Like most people, I have material, so to speak, that I use repeatedly (ad nauseam, some might say). Most are lines from “The Three Stooges,” “M*ASH,” “Star Trek” (the original) and “Seinfeld.” As I entered into the cancer world, I continued to use this material – where/when appropriate, as many of you regular readers know. However, as my time in the cancer conundrum has continued (thank God!) and evolved, I have found myself uttering and muttering à la “Popeye the Sailor Man,” amusing myself, mostly, but always with the best of intentions: my survival. A few examples follow. (My answers are in quotes.)
See you again. “Let’s hope so.”
Nice to see you. “Nice to be seen.”
Glad you could be here. “Glad I could be anywhere.”
How are you doing? (No. 1) “I’d be crazy to complain.”
See you next week. “From your mouth to God’s ears.”
How are you feeling? “Fine. You mean I’m not?”
You look good. “Really? Have you had your eyes checked recently? Chemotherapy doesn’t usually enhance one’s appearance.”
How are you doing? (No. 2) “I’m holding my own. (“Whose else would I be holding?”)
Happy to have you here. “Nice to be had.”
I’ve been thinking about you lately. “I’ve been thinking about me, too.”
You look in pretty good shape. “I’m in pretty good shape for the shape I’m in.”
Have you seen your doctor lately? “Yeah. And he’s seen me, too.”
What’s up? “My weight. Thank God!”
Would you like to buy any “Forever” stamps?
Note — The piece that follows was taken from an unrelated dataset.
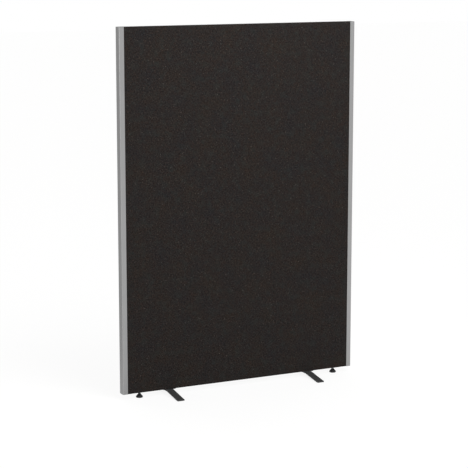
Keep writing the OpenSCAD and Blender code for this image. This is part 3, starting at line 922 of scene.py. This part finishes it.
def hex_bolt(x, columns=48):
    """Rings of a bolt from the face of its head upwards. A head ring's radius is the hexagon's, flats / 2 /
    cos(angle to the nearest flat), or the cone's where that is less. The threaded shank follows."""
    low, high = box_mm("right_foot_bolts")
    angle = np.arange(columns) * 2 * np.pi / columns
    hexagon = HEAD_FLATS / 2 / np.cos(np.mod(angle, np.pi / 3) - np.pi / 6)
    radius = np.minimum(hexagon, HEAD_RINGS[:, :1])
    head = around((x, 0), radius, angle, low[2] + HEAD_RINGS[:, 1:])
    shank_from = low[2] + HEAD_RINGS[-1, 1]
    shank = threaded_rod((x, 0), BOLT_R, BOLT_THREAD, shank_from, high[2], shank_from + BARE_SHANK, columns)
    return np.concatenate([head, shank])


for name, side in SIDES:
    bolts = join([tube(hex_bolt(x)) for x in bolt_x[name]])
    piece(f"{name}_hex_bolts", bolts, zinc, "screen", [f"{name}_foot_bolts"])

# %% [markdown]
# Along the top edge the two covers meet in a seam that is closed by hand with a
# curved needle: a short stitch of dark polyester thread every few millimetres.
# There are almost two hundred, so one small tube is bent over the seam and
# repeated at every place.

# %% Seam stitches
STITCH_PITCH = 6.0
STITCH_HALF = 1.7
STITCH_R = 0.3
STITCH_RISE = 0.35
STITCH_SLANT = 0.25
STITCH_BLUNT = 0.05
SEAM_END = 4.0
TWIST_MM = 0.4

thread = grained("polyester_sewing_thread", ("#1c1a19", "#35312f"), TWIST_MM, [TWIST_MM] * 3,
                 gloss=(0.6, 0.6), relief=(0.0, 0.1), surface={"Specular IOR Level": 0.3})

rows, columns = 5, 6
t = np.linspace(-1, 1, rows)[:, None]
turn = (np.arange(columns) * 2 * np.pi / columns)[None, :]
girth = STITCH_R * np.sqrt(1 + STITCH_BLUNT - t ** 2)
one_stitch = np.stack([-girth * np.cos(turn) + STITCH_SLANT * t, STITCH_HALF * t + 0 * turn,
                       STITCH_RISE * (1 - t ** 2) - STITCH_R + girth * np.sin(turn)], axis=-1)
seam_half = lip_x - SEAM_END
places = np.arange(-seam_half, seam_half, STITCH_PITCH)
stitches = join([tube(one_stitch + [x, 0, cover_high[2]]) for x in places])
piece("seam_stitches", stitches, thread, "screen")

# %% [markdown]
# The inner pieces don't show while the screen is whole, but each gets its own
# finish for when it is taken apart. Planed softwood is pale with long growth
# lines; the lines are distorted bands across the grain, stretched along the
# length of the piece, about 7 mm apart.

# %% Planed softwood
RING_MM = 7.0
DRAWN_OUT = 30


def softwood(name, long_axis):
    """Softwood whose grain runs along one axis: distorted bands, drawn out along that axis."""
    finish, tree = new_finish(name)
    place = add(tree, "TexCoord").outputs["Object"]
    scale = [1 / (RING_MM * MM)] * 3
    scale[long_axis] /= DRAWN_OUT
    stretched = add(tree, "Mapping", {"Vector": place, "Scale": scale})
    rings = add(tree, "TexNoise", {"Vector": stretched, "Scale": 1.0, "Detail": 3.0, "Distortion": 0.6})
    band = add(tree, "MapRange", {"Value": rings, "From Min": 0.35, "From Max": 0.65})
    fibre = add(tree, "TexNoise", {"Vector": stretched, "Scale": 9.0, "Detail": 2.0})
    wood = add(tree, "Mix", {0: band, 6: "#d9b988", 7: "#c2965f"}, data_type="RGBA")
    end_finish(tree, wood, {"Roughness": 0.62}, (fibre, 0.2, 0.1))
    return finish


rail_wood = softwood("planed_softwood_rails", 0)
stile_wood = softwood("planed_softwood_stiles", 2)
print("softwood: growth lines", RING_MM, "mm apart")

# %% [markdown]
# The cores are kraft paper honeycomb, expanded and glued between the boards.
# The model holds each as one block, so the cells are drawn on it. A hexagon
# pattern needs no picture: two rectangular lattices, the second moved by half a
# cell both ways, hold the middles of all hexagons. The nearer middle is kept,
# and the distance from it along the hexagon's normals reaches one half at the
# paper wall. Inside a cell the paper is painted darker towards the middle: a
# painted shade for the hollow of the cell.

# %% Kraft honeycomb
CELL_MM = 24.0
WALL_MM = 1.2
PULP_MM = 1.5
HEX = (0.5, math.sqrt(3) / 2, 0.5)

kraft, tree = new_finish("kraft_honeycomb_paper")
place = add(tree, "TexCoord").outputs["Object"]
at = add(tree, "SeparateXYZ", {0: place})
on_board = add(tree, "CombineXYZ", {"X": at.outputs["X"], "Y": at.outputs["Z"]})
cells = add(tree, "VectorMath", {0: on_board, "Scale": 1 / (CELL_MM * MM)}, operation="SCALE")
moved = add(tree, "VectorMath", {0: cells, 1: (HEX[0], HEX[1], 0)}, operation="ADD")
first, second = [add(tree, "VectorMath", {0: lattice, 1: HEX, 2: [-h for h in HEX]}, operation="WRAP")
                 for lattice in (cells, moved)]
far = [add(tree, "VectorMath", {0: cell}, operation="LENGTH") for cell in (first, second)]
use_second = add(tree, "Math", {0: far[1], 1: far[0]}, operation="LESS_THAN")
nearer = add(tree, "Mix", {0: use_second, 4: first, 5: second}, data_type="VECTOR")
reach = add(tree, "VectorMath", {0: nearer}, operation="ABSOLUTE")
sloping = add(tree, "VectorMath", {0: reach, 1: (HEX[0], HEX[1], 0)}, operation="DOT_PRODUCT")
level_reach = add(tree, "SeparateXYZ", {0: reach})
out_to = add(tree, "Math", {0: sloping, 1: level_reach.outputs["X"]}, operation="MAXIMUM")
wall = add(tree, "MapRange", {"Value": out_to, "From Min": 0.5 - WALL_MM / CELL_MM,
                              "From Max": 0.5 - WALL_MM / CELL_MM / 2})
# Painted shade: inside a cell the paper darkens towards the middle, as if the hollow were in shade.
cell_painted_shade = add(tree, "Mix", {0: out_to, 6: "#4d3d28", 7: "#b59a70"}, data_type="RGBA")
pulp = add(tree, "TexNoise", {"Vector": place, "Scale": 1 / (PULP_MM * MM), "Detail": 3.0})
paper = add(tree, "Mix", {0: pulp, 6: "#bfa67b", 7: "#dcc9a3"}, data_type="RGBA")
comb = add(tree, "Mix", {0: wall, 6: cell_painted_shade, 7: paper}, data_type="RGBA")
end_finish(tree, comb, {"Roughness": 0.85}, (wall, 0.6, 1.0))
print("honeycomb cells", CELL_MM, "mm across the flats")

# %% [markdown]
# Beech dowels, pressed hardboard and yellow passivated inserts each differ by
# their colour, the size of their grain and its contrast, so one function makes
# them from those values: two tones mixed by a grain and by clouds thirty times
# its size, and a small relief.

# %% Inner finishes
CLOUD_SPAN = 30


def plain_grain(name, dark, light, grain_mm, roughness, metallic=0.0, stretch=(1, 1, 1)):
    """Two tones mixed by the sum of a grain, of real size and stretched as given, and of wide clouds."""
    finish, tree = new_finish(name)
    place = add(tree, "TexCoord").outputs["Object"]
    scale = [1 / (grain_mm * MM * s) for s in stretch]
    sized = add(tree, "Mapping", {"Vector": place, "Scale": scale})
    grain = add(tree, "TexNoise", {"Vector": sized, "Scale": 1.0, "Detail": 3.0})
    clouds = add(tree, "TexNoise", {"Vector": sized, "Scale": 1 / CLOUD_SPAN, "Detail": 3.0})
    both = add(tree, "Math", {0: grain, 1: clouds}, operation="ADD")
    mixed = add(tree, "MapRange", {"Value": both, "From Min": 0.7, "From Max": 1.3})
    tone = add(tree, "Mix", {0: mixed, 6: dark, 7: light}, data_type="RGBA")
    end_finish(tree, tone, {"Roughness": roughness, "Metallic": metallic}, (grain, 0.15, 0.1))
    return finish


beech = plain_grain("turned_beech", "#cfa877", "#e6c99a", 0.8, 0.55, stretch=(12, 1, 1))
hardboard = plain_grain("pressed_hardboard", "#6a492d", "#886340", 1.4, 0.5)
passivated = plain_grain("yellow_passivated_zinc", "#9b8547", "#c9b878", 2.0, 0.35, metallic=1.0)

FINISHES = {
    "top_rail": rail_wood, "middle_rail": rail_wood, "bottom_rail": rail_wood,
    "left_stile": stile_wood, "right_stile": stile_wood, "frame_dowels": beech,
    "upper_core": kraft, "lower_core": kraft, "front_board": hardboard, "rear_board": hardboard,
    "cover_staples": zinc, "foot_inserts": passivated,
    "left_glide_insert": passivated, "right_glide_insert": passivated,
    "left_foot_plate": powder_coat, "right_foot_plate": powder_coat,
}
for name, finish in FINISHES.items():
    node_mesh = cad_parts[name].data
    node_mesh.materials.clear()
    node_mesh.materials.append(finish)
print("finished", len(FINISHES), "packed nodes")

# %% [markdown]
# Last come the colour settings, which leave colours as they are written, and the
# sizes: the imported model's box and the dressed one's, kept side by side so that
# any growth shows.

# %% Sizes and finish
bpy.context.scene.view_settings.view_transform = "Standard"
dressed_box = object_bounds()
grown = [1000 * (dressed_box[k][i] - cad_box[k][i]) for k in (0, 1) for i in range(3)]
print("dressed box differs by", [round(g, 2) for g in grown], "mm")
They’re good for as long as you live. “Um. OK.”
What are you doing here? “I won’t be here tomorrow. I’ll be attending a funeral (hopefully not my own).”
How are you holding up? “I’m holding my own. (“Whose else would I be holding?”)
Occasionally, even when I initiate the conversation, I find myself “cancering” wise. “How are you doing?” Hanging in there. “Tell me about it.”
And finally, a well-meaning greeting to my wife, Dina, from one of her girlfriends: “So nice Kenny is getting to celebrate another birthday.”
Content/words that we couldn’t have imagined finding the least bit problematic pre-cancer diagnosis back in February, 2009, we (mostly I, if truth be told) find as fodder for self-preservation. I see the lightness, not the darkness. I see the best of intentions, not the worst of omissions. Somehow, some way, we have made the best of a bad situation. Whether it’s been friends, family, co-workers; or readers reaching out, health care professionals helping out or my speaking out (in print), our life has gone on and as I’ve said many times before – and once already in this column: “I’d be crazy to complain” (and I’m not crazy, by the way).
I’m not exactly Lou Gehrig – or a Yankee fan for that matter, and I don’t know about the “face of the Earth,” but this Bostonian still feels pretty lucky.